Arahantship (arahant) — “fully awakened one”: all ten fetters are severed, including the most subtle — conceit, restlessness, and fundamental ignorance. The Arahant lives in Nibbāna with remainder in this very life — the mind completely free, no longer burned by any fire.
Thay Minh Tue and Nibbāna
One important thing to say about how Thay Minh Tue approaches this subject: he never claims to have attained any stage of liberation whatsoever.
When asked directly — “Have you attained the Path?” — he answers very simply and consistently: he is simply someone practicing according to the Buddha’s teaching, not knowing where he is on the path. He doesn’t know.
This is the sign of someone genuinely practicing according to the scriptural tradition. In Theravāda, there is an important Vinaya rule: a false claim of attainment is one of the most serious precept violations. Someone who genuinely practices understands this — and someone who has genuinely reached stages of liberation typically has no need to confirm it to anyone.
That humility — “I am only walking the path, not knowing how far I have come” — itself says more than any claim ever could.
What is observable from Thay’s journey — equanimity of mind across every circumstance, not being moved by praise or criticism, not clinging to anything — is consistent with someone moving in the direction of Nibbāna. But that is all that can be said, and nothing more needs to be added.
What Does Nibbāna Have to Do with Daily Life?

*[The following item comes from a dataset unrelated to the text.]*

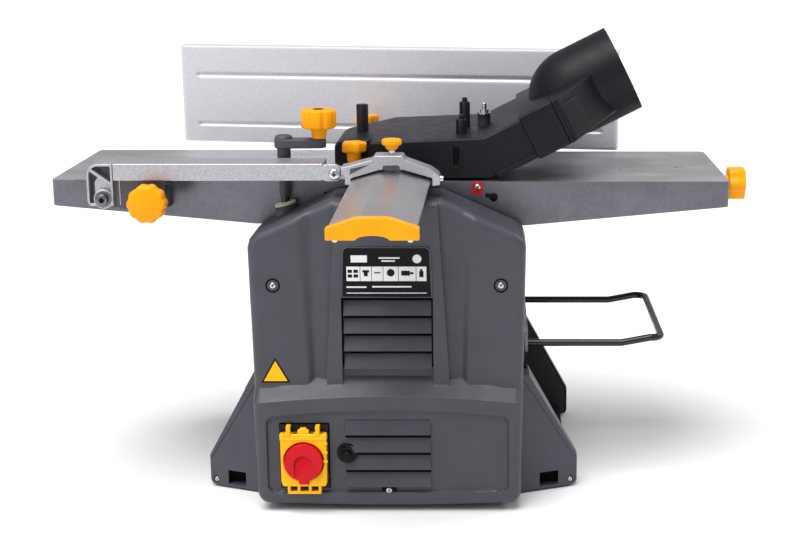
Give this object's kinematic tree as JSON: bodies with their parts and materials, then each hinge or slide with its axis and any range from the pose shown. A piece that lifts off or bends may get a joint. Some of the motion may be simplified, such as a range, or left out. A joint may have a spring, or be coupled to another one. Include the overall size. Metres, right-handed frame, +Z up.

The practical question: if Nibbāna is something only an Arahant attains, what does it have to do with ordinary people in busy modern lives?
The Buddha’s answer was not “give up everything and go to the forest.” He taught that the stages of liberation are accumulated gradually through practice — each step of stream-entry, once-return, and non-return is a destination reachable within ordinary life.
And even before reaching those stages, every moment of practicing the four foundations of mindfulness, every moment of releasing a little more clinging, every moment the mind does not automatically react with greed, hatred, or delusion — these are momentary glimpses of Nibbāna within ordinary experience. Not complete, not permanent — but real.
A journey of a thousand miles begins with a single step. And that first step is not different from the step happening right now.